Entries with parts and joints
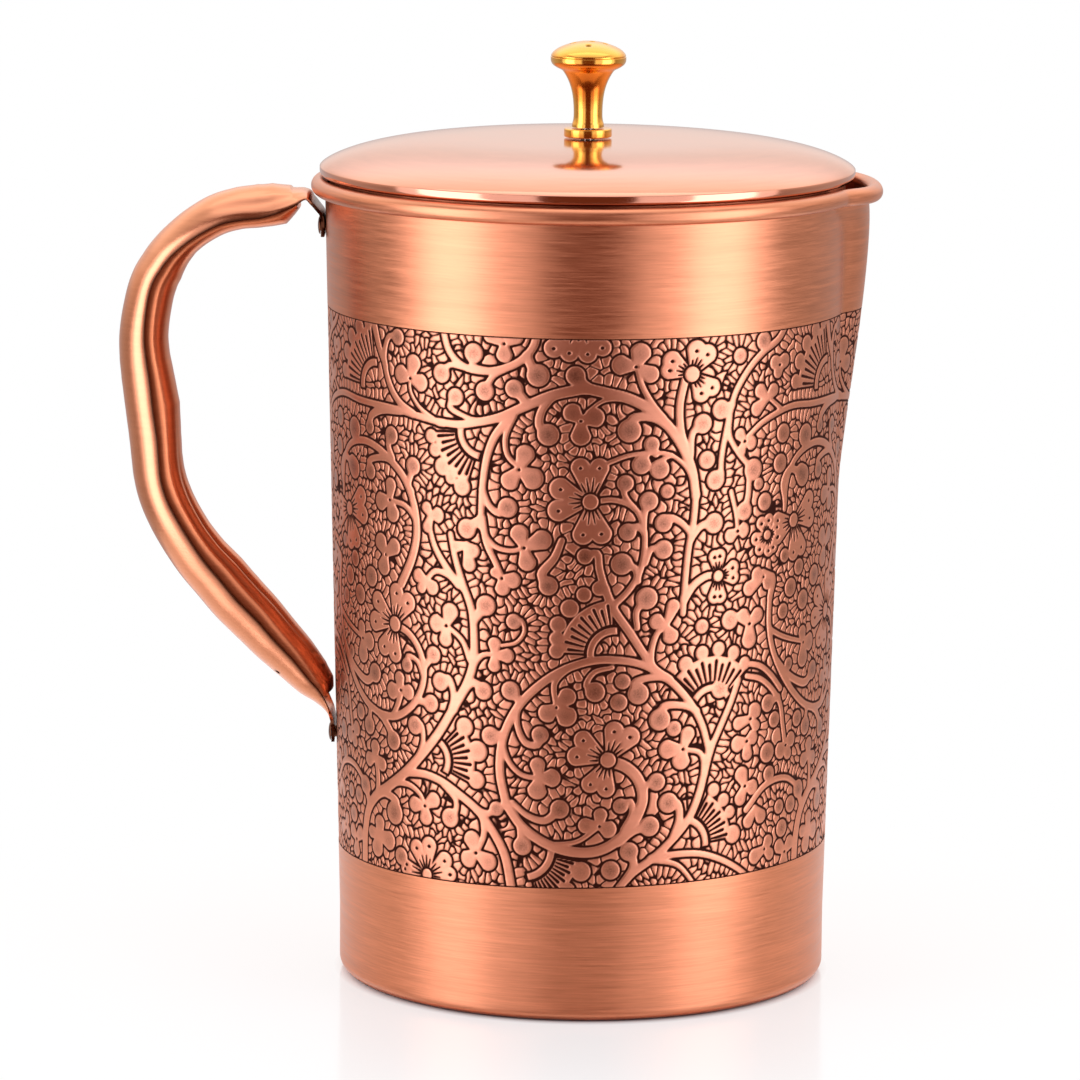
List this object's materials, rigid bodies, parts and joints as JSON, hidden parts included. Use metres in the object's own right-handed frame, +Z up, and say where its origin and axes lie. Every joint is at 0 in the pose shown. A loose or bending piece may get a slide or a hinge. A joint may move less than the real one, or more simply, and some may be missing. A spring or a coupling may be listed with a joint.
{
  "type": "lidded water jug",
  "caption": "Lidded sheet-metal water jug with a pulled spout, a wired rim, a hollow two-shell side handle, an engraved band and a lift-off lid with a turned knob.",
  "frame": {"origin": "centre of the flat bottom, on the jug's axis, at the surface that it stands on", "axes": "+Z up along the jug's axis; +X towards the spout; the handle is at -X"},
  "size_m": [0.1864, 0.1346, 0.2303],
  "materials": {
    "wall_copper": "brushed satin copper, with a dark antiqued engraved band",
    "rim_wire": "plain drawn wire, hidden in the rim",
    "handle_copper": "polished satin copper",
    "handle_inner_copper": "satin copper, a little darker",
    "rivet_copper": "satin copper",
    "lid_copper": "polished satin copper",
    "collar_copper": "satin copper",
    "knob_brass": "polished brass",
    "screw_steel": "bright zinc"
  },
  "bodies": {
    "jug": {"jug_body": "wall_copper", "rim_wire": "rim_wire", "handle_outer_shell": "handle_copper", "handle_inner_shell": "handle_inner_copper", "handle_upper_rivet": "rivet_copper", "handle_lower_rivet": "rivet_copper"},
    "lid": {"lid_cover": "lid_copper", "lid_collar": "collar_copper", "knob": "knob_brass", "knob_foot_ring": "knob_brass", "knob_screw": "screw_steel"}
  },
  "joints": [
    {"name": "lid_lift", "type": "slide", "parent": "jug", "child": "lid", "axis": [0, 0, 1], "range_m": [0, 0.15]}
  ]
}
==
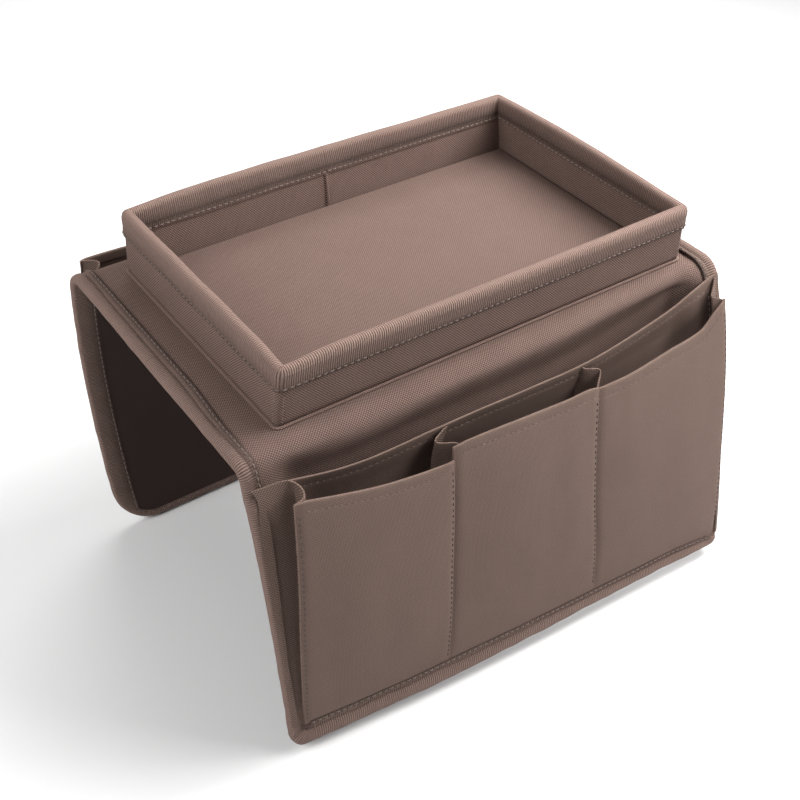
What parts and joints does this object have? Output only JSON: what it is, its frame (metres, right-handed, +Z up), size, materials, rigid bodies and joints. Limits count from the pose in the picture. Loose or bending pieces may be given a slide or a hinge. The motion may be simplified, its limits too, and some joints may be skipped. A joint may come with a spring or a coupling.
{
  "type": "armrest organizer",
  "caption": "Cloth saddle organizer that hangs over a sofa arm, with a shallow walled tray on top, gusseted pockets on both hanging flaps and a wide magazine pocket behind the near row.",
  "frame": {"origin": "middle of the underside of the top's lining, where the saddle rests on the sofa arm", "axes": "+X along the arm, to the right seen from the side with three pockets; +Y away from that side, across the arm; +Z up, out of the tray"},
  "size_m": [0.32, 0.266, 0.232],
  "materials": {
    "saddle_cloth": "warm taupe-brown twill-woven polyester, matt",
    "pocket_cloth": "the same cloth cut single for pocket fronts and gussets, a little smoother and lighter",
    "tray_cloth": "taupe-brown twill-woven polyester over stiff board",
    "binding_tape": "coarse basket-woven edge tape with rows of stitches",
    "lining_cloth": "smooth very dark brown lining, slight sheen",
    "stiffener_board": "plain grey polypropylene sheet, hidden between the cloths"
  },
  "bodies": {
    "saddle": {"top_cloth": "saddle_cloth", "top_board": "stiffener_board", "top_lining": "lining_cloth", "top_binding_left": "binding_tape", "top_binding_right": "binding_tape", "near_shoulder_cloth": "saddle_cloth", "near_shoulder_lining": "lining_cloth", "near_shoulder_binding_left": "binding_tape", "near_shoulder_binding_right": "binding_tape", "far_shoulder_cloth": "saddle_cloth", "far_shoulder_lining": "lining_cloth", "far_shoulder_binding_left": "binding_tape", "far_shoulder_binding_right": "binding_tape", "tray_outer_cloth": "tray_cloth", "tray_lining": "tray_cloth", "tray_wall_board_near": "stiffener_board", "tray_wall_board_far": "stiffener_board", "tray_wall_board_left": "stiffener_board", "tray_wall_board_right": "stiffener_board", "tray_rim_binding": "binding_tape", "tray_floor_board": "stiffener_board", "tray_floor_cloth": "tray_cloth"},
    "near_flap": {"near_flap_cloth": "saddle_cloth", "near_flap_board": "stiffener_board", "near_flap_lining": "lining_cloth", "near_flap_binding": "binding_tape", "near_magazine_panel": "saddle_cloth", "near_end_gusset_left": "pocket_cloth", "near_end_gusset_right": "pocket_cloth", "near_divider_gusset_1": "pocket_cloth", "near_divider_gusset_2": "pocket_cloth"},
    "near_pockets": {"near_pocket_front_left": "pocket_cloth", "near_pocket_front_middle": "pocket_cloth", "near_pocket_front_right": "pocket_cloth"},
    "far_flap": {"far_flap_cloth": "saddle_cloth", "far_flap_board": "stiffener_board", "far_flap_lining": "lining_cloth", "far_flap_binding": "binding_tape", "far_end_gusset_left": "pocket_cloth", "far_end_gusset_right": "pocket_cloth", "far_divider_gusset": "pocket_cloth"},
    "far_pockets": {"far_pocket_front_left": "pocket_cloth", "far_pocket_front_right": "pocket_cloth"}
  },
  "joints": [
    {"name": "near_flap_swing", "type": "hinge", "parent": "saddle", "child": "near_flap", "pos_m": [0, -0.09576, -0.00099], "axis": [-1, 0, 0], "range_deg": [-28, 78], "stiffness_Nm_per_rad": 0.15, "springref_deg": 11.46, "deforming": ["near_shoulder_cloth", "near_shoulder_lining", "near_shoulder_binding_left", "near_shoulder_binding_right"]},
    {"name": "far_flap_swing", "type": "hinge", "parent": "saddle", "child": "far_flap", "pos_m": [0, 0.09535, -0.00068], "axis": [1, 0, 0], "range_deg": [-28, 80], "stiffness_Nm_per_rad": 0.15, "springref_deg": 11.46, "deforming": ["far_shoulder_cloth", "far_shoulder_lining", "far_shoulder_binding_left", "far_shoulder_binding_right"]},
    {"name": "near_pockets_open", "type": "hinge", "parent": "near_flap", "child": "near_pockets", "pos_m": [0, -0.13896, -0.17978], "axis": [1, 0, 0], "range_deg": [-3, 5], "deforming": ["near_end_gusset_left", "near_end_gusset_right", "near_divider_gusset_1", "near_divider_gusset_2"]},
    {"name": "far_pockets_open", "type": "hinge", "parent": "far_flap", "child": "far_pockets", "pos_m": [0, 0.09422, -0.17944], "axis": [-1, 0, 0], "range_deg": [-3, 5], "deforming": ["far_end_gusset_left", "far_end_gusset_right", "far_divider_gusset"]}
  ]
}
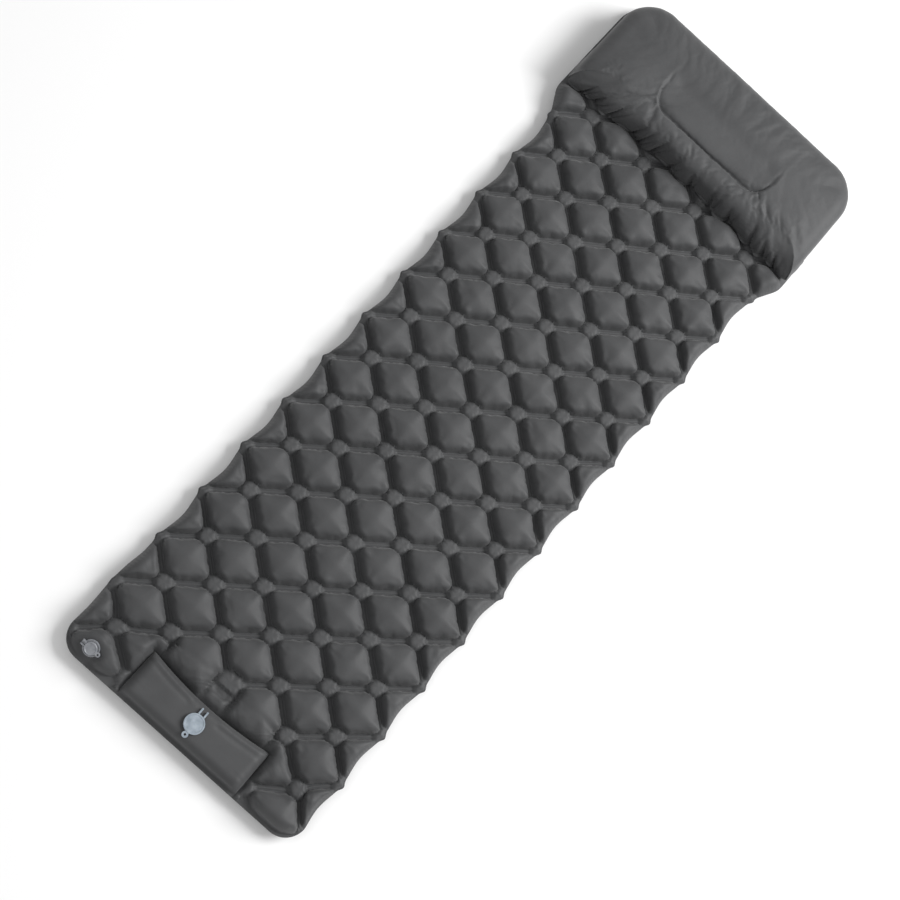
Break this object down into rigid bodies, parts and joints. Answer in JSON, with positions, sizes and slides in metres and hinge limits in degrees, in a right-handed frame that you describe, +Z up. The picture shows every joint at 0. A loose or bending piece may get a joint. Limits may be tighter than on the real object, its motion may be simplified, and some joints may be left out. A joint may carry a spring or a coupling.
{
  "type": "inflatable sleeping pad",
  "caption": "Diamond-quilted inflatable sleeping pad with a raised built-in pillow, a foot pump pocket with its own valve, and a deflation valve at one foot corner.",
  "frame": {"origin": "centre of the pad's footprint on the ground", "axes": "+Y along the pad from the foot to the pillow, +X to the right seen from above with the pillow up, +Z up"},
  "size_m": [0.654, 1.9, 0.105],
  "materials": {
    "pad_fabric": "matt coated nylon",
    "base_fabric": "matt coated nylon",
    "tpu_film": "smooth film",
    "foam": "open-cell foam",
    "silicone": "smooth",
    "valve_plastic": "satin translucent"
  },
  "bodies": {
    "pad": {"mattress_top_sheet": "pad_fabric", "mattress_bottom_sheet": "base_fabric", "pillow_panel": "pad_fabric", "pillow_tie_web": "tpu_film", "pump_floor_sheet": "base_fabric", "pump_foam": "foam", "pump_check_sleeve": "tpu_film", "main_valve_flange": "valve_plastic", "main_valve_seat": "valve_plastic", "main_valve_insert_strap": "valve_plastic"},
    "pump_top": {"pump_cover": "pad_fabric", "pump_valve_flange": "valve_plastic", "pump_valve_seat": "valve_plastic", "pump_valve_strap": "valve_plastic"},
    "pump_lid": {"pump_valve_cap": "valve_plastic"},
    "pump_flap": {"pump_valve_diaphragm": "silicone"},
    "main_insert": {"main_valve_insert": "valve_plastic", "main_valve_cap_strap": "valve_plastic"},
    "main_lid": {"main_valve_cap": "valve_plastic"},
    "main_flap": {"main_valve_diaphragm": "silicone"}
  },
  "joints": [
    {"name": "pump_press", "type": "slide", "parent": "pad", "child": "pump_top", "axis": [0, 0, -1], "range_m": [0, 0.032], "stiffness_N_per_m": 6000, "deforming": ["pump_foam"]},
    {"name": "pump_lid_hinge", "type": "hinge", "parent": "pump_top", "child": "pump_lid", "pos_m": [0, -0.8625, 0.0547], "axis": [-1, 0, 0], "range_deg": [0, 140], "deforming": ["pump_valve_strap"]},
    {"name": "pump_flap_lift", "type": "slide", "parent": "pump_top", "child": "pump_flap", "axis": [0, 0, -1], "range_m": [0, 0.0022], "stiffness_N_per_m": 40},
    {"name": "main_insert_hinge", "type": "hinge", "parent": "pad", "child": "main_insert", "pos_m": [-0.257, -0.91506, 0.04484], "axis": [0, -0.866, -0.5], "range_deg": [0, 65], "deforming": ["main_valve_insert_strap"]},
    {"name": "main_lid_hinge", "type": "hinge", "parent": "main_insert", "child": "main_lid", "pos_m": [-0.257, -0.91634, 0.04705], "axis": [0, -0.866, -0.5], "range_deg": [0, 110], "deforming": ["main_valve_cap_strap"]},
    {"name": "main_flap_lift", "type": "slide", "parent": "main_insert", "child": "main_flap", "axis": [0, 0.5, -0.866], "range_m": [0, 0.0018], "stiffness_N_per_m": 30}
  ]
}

» WORK REQUIRED: Gather, from the listing above, every line carrying the word "hidden".

» RESPONSE TO THE EXERCISE:
List this object's materials, rigid bodies, parts and joints as JSON, hidden parts included. Use metres in the object's own right-handed frame, +Z up, and say where its origin and axes lie. Every joint is at 0 in the pose shown. A loose or bending piece may get a slide or a hinge. A joint may move less than the real one, or more simply, and some may be missing. A spring or a coupling may be listed with a joint.
    "rim_wire": "plain drawn wire, hidden in the rim",
    "stiffener_board": "plain grey polypropylene sheet, hidden between the cloths"